Crick is sceptical of the media’s power and reach: “We are one of the checks and balances in a free society. Parliament…the legal profession…the lobby groups – there are various forces at work holding people in power to account. I had an editor on Newsnight years ago who used to come in every morning and say, ‘right, how can we fuck the government today?’ He didn’t mean the then Labour government, he meant the government in the sense of ‘small G’, the people running, er, the world.”
So just how much has Crick buggered up the system? “I don’t know how successful I have been in fucking the government. I mean, I think I’ve probably irritated them, I know I’ve irritated them. There are times when they wish I wasn’t there.” Just in time, he comes over a little bashful. “I’m pretty sure I haven’t, you know, brought about any huge changes in government policy.”
This is partly modesty. Wikipedia tells me that during the elections earlier in 2005 somebody said the five most terrifying words in English were “Michael Crick is in reception.”
One of the most charming things about Michael Crick is his frankness about where he has been right and where he has been wrong. A life-long and ardent Manchester United fan, Crick is more forthcoming about The Betrayal of a Legend, his attack on the club’s spendthrift new management under an arrogant rookie called Alex Ferguson, than he is about his more political works on Jeffrey Archer and militancy in Britain.
“The ultimate judgement that my co-author and I reached was utterly wrong,” he says, “which was that so long as you are obsessed with money then you won’t be successful on the pitch. United then went on to prove me totally wrong. But it was revolutionary in that nobody up until that point had ever applied the normal kind of journalistic scrutiny you would apply to all sorts of other organisations to a sporting institution like that.Lots of modern politics really is sport. And we do cover it increasingly like sport. You know the Match of the Day highlights followed by the panel discussion? Well that’s how we cover politics these days. Since politics became, y’know, non-ideological in the last 20 years, it has really been a contest between the Blues and the Reds.
“The policies pursued by the Blues and the Reds are almost interchangeable- y’know, the Blues pursue one policy on, say, tuition fees” – his eyes sparkle – “and the Yellows decry it. Then they swap jobs and the Blues and the Yellows come into power and adopt that very policy, and then the Reds decry it.

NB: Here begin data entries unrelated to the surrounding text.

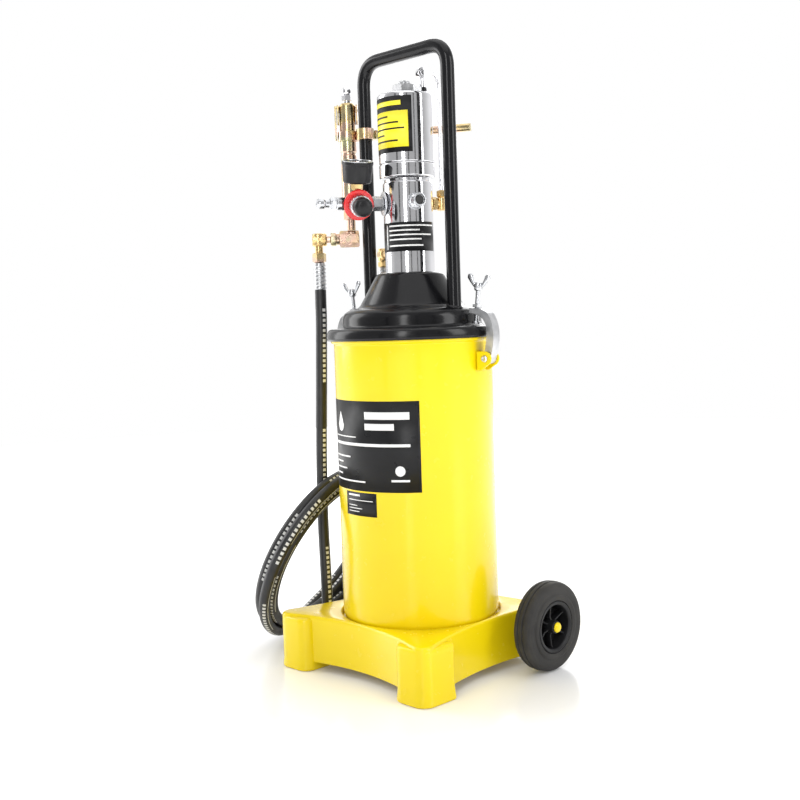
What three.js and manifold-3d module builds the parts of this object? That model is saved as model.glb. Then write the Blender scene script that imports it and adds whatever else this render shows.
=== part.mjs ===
// Wheeled pneumatic grease dispenser, in millimetres, +Z up.
// A steel drum stands on a wheeled foot frame. Its lid carries an air-driven pump with a regulator,
// a push handle, and a high-pressure hose that ends in a lever gun.
// Everything is laid out from the drum's axis, with the floor at z = 0, and the whole group is then
// moved so that its origin is at the middle of its footprint.

import * as THREE from 'three';
import { mergeVertices } from 'three/addons/utils/BufferGeometryUtils.js';
import Module from 'manifold-3d';

const wasm = await Module();
wasm.setup();

// ---- driving dimensions ----

const fitGap = 0.3;          // between pieces that rest on or sit in each other
const runGap = 0.6;          // between pieces that turn or slide on each other

const drumRadius = 100;
const drumWall = 1.5;
const drumHeight = 355;
const drumRimReach = 4;      // how far the rolled rim stands out of the wall

const baseTop = 71;          // top face of the foot frame
const baseWall = 4;
const basePlate = 4;         // thickness of the plate under the drum
const baseSeatDepth = 7;     // how deep the drum sits in the frame
const baseClearance = 11;    // lower edge of the frame's walls above the floor
const frontOverhang = 31;    // corners over the feet, beyond the drum's wall
const rearOverhang = 16;     // corners between the wheels
const sideOverhang = 8;      // middle of each curved side
const footWidth = 52;
const drainRadius = 36;

const wheelRadius = 56;
const wheelWidth = 28;
const axleInset = 41;        // axle's middle in from the frame's rear corners
const wheelStandOff = 33;    // wheel's inner face from the drum's wall
const axleRadius = 4;
const hubRadius = 8;
const capLength = 3;

const gasketThickness = 3;
const lidOverhang = 8.7;     // flange beyond the drum's wall
const lidStepInset = 12;     // the step's wall in from the drum's
const lidConeRadius = 65;
const lidTopReach = 12.8;    // the lid's flat top beyond the pump's wall
const lidHeight = 82;        // from the drum's rim to the lid's flat top
const lidWall = 3;

const handleReach = 74;      // each leg's centre from the drum's axis
const handleTubeRadius = 8.5;
const handleBend = 30;
const handleRise = 362.7;    // top of the handle above the drum's rim

const clampAngles = { right: 100, left: 276 };
const clampPinDrop = 27.3;   // pin's centre below the drum's rim
const clampPinOut = 12;      // pin's centre outside the drum's wall
const clampPinRadius = 3;
const clampWidth = 15;
const boltRadius = 3;
const boltOut = -3;          // bolt's axis from the drum's wall
const boltTilt = 6;

const barrelRadius = 31.2;
const cylinderStep = 3.6;    // the air cylinder's wall beyond the barrel's
const barrelRise = 198.2;    // these rises are above the drum's rim
const collarGap = 1.5;
const collarHeight = 17.5;
const cylinderRise = 302.7;
const cylinderWall = 3;
const capHeight = 17;
const capAcrossFlats = 27;
const portRise = 168.7;
const headTurn = 62;         // compass direction of the muffler, from -Y towards +X

const suctionRadius = 20;
const suctionWall = 3;
const suctionClearance = 19.7;  // foot of the tube above the drum's
const rodRadius = 8;
const pistonThickness = 14;
const pistonRise = 252.7;
const followerRise = 235.7;  // follower plate above the foot of the drum
const followerThickness = 6;
const followerLip = 12;

const gaugeRadius = 19.5;
const gaugeHeight = 27;
const regulatorOff = 35.8;   // regulator's middle from the pump's wall
const couplingLength = 15;
const regulatorTilt = 14;    // how far the knob dips below level

const hangerRise = 264.7;
const hangerLength = 157;
const gunX = -100;
const gunY = -7;
const gunRadius = 10.5;
const gunRise = 170.7;       // foot of the gun above the drum's rim
const gunLength = 137;
const armTurn = 46;          // the swivel arm leaves the gun square to this compass direction
const swivelDrop = 39;       // swivel's middle below the foot of the gun
const swivelAcross = 19;
const elbowOut = 44;         // from the gun's axis to the hose

const hoseRadius = 7.5;
const ferruleRadius = 8;
const ferruleLength = 36;

const coilRadius = 121;      // middle of the coil's turns
const coilSpread = 15.5;     // half the height of the bundle of turns
const coilFootX = -229;
const coilFootY = -25;
const coilTurn = 16;         // compass turn of the coil's lean from +X
const coilLean = 27;         // lean from upright

const outletTurn = 242;      // compass direction of the grease outlet
const outletRise = 112.7;
const outletOff = 22;        // from the drum's wall, so that the hose hangs clear of the lid's flange

const roundSides = 28;
const drumSides = 36;

// ---- places that follow from them ----

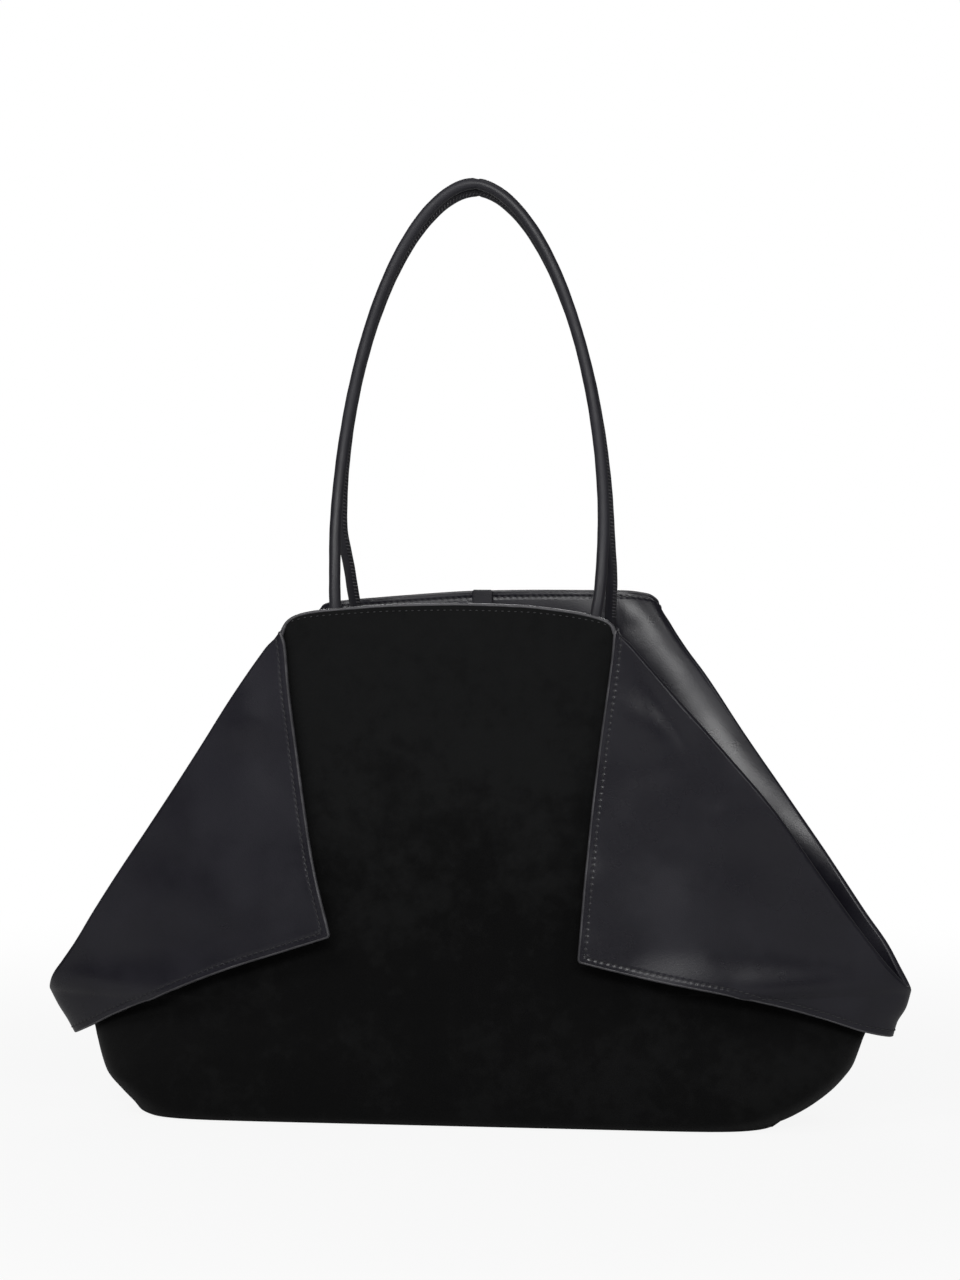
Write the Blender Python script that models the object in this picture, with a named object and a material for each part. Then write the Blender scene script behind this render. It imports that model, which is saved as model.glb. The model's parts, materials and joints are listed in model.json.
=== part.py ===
"""A wide open handbag: suede outside, smooth leather inside, corners turned out as wings.

Front and back panels stand on a stiffened base. Each panel's upper corners are turned outwards
and down, so the smooth lining shows as four wings, and the wings of front and back join round
each side as a cuff. Two rolled handles rise from the linings and lean on each other.

Metres, +Z up, -Y front, +X the viewer's right. The origin is under the middle of the base.
"""

import math

import bmesh
import bpy
from mathutils import Vector

# Base
BASE_LENGTH = 0.376
BASE_DEPTH = 0.114
BASE_ROLL = 0.009
BASE_PANEL = 0.0012
BOARD = 0.0020

# Side outline, from the base up to the shoulders
NECK_HEIGHT = 0.050
NECK_LENGTH = 0.463
TIP_HEIGHT = 0.080
TIP_LENGTH = 0.525
SHOULDER_HEIGHT = 0.297
SHOULDER_LENGTH = 0.209
SHOULDER_DEPTH = 0.116

# Mouth
MOUTH_HEIGHT = 0.311
MOUTH_DEPTH = 0.117
MOUTH_FADE = 0.070
BELLY_SWELL = 0.0035

# Section: a rounded box low down turns into a lens between these two heights
BOX_HEIGHT = 0.010
LENS_HEIGHT = 0.068
FOLD_FADE = 0.030

# Plies
SUEDE = 0.0012
LEATHER = 0.0012
PLY_GAP = 0.0003
SEAT_GAP = 0.0003
BINDING = 0.0015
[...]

“It is increasingly a sporting contest between two tribes who, like United and City fans, just hate each other. But the significant division between them is nothing like as great as it used to be.” You get the impression Crick would have loved the chariot-racing politics of Imperial Rome. His version of politics is about people, not policies, and, listening to him, you get the feeling that the back-stabbing rabble-rousing puppet-mastering machinations of the Senate never went out of style in the western world.
Meanwhile, the far left has had its teeth pulled out. “Polls suggest that most of the public do feel the time has come to cut public expenditure,” says Crick, “and I don’t think we’re going to see this government’s activities halted by industrial unrest. As for poor students and demonstrators, why should anybody take any notice of them?”
He giggles. 30 Millbank St burns. But in the long run, it looks like Crick will be right. Politics ultimately comes down to a group of men and women sitting around a table and compromising furiously. The hoodie-wearing placard-wielding student in me hates him for it, but Crick understands the nature of power better than any other man I have ever met.